In terms of restoring the data, is there anywhere else the timing data is written as well?

It is derived from EventLogging schemas, so they're naturally stored in MySQL and Kafka for a short time, but it's nearly impossible to reproduce in a meaningful way because Statsd needs to be in-between this and Graphite. Both Statsv and Graphite have no concept of time for incoming data, everything is "now".

It was pointed out today at the ops meeting we haven't wiped graphite[12]001 SSDs yet, therefore might be able to recover from those!
I'll followup with @Papaul in T161538, I've also added backup /var/lib/coal as a step for T159354: Move coal from graphite machine(s)

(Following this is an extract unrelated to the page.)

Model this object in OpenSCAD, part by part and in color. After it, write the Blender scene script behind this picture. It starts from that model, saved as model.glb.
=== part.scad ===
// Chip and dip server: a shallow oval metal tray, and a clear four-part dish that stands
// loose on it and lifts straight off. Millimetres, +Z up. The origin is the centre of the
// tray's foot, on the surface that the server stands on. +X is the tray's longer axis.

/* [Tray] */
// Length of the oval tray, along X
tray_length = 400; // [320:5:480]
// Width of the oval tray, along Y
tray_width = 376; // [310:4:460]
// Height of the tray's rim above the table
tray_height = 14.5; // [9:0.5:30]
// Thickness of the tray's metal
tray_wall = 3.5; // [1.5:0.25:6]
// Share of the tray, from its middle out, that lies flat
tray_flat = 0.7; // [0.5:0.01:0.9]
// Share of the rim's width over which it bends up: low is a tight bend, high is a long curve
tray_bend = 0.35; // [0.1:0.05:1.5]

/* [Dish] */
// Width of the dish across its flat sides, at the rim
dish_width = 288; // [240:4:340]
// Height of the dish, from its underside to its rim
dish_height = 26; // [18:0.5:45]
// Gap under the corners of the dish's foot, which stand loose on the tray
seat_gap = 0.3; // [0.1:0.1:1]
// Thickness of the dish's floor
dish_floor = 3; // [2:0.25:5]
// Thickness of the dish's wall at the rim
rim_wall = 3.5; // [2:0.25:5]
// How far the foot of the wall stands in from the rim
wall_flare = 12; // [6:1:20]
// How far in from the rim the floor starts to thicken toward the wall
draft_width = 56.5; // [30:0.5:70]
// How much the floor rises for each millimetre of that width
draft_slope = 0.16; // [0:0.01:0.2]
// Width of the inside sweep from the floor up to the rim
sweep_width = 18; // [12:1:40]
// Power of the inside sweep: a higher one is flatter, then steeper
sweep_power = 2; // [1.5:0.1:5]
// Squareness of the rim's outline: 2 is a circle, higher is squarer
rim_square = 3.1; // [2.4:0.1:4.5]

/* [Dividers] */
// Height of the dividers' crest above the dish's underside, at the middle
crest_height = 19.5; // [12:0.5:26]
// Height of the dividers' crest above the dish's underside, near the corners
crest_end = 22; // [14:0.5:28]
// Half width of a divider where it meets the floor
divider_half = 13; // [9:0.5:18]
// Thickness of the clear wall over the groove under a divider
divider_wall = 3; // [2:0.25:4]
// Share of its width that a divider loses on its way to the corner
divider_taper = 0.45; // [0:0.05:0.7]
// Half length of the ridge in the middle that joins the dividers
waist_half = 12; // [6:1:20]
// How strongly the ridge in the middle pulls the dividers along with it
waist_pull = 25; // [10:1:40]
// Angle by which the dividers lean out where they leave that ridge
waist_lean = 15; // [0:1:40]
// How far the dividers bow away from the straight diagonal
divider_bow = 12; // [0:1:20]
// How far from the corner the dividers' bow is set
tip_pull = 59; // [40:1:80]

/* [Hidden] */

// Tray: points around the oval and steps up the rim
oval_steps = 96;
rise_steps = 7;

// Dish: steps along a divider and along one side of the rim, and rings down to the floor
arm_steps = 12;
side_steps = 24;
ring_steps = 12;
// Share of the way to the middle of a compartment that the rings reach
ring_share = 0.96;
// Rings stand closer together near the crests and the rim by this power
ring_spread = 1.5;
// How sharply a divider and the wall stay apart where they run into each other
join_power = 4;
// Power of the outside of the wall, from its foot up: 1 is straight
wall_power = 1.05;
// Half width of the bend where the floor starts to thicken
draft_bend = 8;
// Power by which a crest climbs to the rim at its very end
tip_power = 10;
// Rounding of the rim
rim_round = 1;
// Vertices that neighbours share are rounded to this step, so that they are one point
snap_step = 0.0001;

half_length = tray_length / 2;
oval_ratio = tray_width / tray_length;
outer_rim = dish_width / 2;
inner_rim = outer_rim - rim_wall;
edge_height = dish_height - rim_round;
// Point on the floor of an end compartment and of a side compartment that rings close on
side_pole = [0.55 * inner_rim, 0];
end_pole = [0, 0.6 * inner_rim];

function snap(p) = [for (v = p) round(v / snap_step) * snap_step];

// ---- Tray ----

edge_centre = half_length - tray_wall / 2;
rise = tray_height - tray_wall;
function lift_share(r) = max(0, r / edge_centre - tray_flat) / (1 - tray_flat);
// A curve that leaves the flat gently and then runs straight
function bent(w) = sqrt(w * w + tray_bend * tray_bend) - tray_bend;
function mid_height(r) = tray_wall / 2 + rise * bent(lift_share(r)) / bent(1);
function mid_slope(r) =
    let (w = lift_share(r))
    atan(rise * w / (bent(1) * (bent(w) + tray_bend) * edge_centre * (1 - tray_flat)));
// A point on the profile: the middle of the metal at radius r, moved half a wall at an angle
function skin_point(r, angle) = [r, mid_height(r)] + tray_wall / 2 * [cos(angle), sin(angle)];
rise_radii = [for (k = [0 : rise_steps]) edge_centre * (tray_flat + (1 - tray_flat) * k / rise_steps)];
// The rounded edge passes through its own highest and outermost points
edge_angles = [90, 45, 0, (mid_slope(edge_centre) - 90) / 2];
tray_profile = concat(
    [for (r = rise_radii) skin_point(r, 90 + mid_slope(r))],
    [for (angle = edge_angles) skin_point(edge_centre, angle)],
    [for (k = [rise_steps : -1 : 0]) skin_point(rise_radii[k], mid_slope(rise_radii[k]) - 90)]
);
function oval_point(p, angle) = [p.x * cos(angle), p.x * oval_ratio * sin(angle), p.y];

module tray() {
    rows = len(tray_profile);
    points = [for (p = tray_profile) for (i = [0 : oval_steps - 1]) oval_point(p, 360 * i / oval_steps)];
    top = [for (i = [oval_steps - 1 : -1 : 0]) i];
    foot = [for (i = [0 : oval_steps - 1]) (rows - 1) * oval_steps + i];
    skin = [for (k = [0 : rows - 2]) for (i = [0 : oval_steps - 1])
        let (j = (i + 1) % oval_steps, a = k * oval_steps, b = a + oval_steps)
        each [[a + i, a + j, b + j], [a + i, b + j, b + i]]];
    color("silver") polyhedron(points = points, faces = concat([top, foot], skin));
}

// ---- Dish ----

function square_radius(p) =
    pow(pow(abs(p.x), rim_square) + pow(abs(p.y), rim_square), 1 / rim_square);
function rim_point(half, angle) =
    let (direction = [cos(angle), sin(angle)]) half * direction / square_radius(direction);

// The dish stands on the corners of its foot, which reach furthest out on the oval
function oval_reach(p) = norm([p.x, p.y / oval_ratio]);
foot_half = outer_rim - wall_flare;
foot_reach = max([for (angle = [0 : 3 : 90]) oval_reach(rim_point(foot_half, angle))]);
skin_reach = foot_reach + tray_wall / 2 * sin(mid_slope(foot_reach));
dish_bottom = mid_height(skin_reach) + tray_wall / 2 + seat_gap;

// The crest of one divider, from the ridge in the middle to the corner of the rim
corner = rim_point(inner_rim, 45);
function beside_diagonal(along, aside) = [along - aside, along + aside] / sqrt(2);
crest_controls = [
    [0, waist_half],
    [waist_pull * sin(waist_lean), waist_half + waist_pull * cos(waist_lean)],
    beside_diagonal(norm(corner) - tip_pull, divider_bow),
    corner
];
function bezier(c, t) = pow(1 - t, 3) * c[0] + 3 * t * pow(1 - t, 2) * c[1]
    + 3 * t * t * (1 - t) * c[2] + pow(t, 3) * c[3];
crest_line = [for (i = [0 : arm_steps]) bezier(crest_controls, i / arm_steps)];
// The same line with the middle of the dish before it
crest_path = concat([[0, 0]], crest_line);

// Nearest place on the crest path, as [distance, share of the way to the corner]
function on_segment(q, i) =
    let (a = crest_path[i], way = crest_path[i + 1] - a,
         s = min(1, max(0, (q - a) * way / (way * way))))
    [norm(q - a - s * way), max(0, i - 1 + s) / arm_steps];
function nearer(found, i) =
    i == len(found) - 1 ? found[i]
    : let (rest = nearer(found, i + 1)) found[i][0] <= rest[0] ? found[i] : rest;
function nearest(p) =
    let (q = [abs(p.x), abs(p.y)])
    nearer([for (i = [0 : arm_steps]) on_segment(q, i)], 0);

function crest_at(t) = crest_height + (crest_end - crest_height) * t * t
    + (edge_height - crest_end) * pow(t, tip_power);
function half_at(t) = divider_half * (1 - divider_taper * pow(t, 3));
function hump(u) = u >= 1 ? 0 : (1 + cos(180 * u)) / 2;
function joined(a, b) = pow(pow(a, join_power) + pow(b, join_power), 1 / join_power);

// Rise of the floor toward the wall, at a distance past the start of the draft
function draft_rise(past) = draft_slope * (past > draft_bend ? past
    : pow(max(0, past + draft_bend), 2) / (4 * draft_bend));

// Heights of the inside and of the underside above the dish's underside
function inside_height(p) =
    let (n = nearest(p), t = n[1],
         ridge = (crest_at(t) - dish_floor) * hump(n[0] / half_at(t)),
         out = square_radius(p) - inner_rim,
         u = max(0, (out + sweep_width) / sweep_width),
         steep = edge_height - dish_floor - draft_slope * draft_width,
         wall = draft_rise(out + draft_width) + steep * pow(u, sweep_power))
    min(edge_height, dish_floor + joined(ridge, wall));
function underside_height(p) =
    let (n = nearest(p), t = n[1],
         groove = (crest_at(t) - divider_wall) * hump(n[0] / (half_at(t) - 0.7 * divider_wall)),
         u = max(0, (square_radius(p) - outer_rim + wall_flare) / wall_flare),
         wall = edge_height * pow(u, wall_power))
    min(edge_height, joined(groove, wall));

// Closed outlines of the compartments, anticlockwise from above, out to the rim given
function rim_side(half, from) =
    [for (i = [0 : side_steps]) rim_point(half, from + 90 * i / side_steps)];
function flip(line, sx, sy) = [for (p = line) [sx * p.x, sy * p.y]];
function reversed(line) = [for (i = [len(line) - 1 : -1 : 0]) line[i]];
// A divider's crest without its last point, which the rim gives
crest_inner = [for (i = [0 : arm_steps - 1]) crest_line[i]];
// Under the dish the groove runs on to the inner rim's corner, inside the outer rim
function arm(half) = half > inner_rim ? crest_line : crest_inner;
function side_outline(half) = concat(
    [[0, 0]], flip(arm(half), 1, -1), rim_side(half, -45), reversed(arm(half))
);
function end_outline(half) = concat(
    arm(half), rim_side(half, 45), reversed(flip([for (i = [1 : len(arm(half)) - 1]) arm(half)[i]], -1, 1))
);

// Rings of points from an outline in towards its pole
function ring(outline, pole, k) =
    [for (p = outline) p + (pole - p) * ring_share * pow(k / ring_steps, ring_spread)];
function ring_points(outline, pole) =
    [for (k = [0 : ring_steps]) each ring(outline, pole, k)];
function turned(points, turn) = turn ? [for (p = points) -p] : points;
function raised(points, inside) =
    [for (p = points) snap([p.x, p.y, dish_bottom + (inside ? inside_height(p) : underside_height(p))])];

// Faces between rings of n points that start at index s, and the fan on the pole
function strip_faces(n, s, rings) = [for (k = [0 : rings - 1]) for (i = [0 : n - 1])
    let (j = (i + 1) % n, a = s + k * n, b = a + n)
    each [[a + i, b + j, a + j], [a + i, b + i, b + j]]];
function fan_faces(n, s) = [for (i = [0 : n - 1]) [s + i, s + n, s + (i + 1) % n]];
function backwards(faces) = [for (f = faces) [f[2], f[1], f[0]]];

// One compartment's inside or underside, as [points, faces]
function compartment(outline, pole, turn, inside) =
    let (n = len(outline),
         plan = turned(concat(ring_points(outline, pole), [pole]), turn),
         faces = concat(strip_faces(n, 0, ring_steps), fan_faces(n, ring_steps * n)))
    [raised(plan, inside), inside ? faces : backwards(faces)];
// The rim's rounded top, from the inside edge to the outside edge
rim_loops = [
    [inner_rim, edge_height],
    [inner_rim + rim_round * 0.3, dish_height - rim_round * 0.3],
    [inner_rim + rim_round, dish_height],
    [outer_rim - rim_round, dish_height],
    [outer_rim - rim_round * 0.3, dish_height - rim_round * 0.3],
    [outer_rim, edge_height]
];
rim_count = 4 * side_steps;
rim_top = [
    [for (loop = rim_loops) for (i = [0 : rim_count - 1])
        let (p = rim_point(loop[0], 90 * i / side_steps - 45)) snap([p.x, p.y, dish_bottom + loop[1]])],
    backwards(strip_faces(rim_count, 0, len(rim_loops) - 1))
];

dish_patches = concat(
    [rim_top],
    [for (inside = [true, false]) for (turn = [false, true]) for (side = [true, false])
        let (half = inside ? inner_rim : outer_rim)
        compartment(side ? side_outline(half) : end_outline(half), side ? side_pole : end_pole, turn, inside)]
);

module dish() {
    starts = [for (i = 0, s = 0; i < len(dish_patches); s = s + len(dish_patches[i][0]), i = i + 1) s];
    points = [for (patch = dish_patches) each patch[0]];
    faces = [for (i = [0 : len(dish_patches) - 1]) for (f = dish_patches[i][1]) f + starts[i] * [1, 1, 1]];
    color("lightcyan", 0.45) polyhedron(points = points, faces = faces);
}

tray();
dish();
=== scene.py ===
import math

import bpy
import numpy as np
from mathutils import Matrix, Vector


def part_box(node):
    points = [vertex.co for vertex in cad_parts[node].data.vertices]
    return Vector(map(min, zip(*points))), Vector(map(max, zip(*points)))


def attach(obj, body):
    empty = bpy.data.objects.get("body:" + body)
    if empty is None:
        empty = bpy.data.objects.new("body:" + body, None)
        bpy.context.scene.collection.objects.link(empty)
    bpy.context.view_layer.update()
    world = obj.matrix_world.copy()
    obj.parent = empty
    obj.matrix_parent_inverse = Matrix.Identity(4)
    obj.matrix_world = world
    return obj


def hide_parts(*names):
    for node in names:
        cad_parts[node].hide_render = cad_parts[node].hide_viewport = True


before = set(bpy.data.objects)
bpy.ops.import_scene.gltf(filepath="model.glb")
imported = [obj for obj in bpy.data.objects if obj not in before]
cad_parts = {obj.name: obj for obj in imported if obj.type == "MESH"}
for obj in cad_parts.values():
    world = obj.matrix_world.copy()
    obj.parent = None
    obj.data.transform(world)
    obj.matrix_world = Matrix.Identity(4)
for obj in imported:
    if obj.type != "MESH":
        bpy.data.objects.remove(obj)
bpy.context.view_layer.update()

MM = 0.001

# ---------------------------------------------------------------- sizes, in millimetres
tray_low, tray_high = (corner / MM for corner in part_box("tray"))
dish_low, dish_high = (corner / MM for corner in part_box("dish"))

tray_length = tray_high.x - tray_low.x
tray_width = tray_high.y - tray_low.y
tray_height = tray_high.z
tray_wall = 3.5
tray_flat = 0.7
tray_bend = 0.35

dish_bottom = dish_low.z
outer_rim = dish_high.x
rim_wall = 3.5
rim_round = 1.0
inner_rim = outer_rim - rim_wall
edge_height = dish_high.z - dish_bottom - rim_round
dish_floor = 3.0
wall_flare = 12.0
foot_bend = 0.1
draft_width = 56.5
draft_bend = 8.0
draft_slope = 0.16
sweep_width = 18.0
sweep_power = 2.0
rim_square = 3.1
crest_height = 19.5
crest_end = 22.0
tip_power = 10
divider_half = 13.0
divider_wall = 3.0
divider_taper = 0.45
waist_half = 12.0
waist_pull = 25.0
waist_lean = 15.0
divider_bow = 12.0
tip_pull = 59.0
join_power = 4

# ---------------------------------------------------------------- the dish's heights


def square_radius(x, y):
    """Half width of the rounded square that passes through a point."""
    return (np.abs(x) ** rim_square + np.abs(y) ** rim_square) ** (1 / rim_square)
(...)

Thanks. We'll also need to devise a way to merge the data carefully, but let's first move the data to a different location on the new drive. (Because the time series database are stored by metric, not by time slice. We don't want to overwrite the recent data, either.)

fgiunchedi closed this task as Resolved.Mar 28 2017, 9:13 AM

Thanks. We'll also need to devise a way to merge the data carefully, but let's first move the data to a different location on the new drive. (Because the time series database are stored by metric, not by time slice. We don't want to overwrite the recent data, either.)

Agreed, we've used https://github.com/graphite-project/carbonate in the past with success to merge whisper files and it seems to do what is says on the tin.
I'm resolving this in favor of T161538, let's followup there.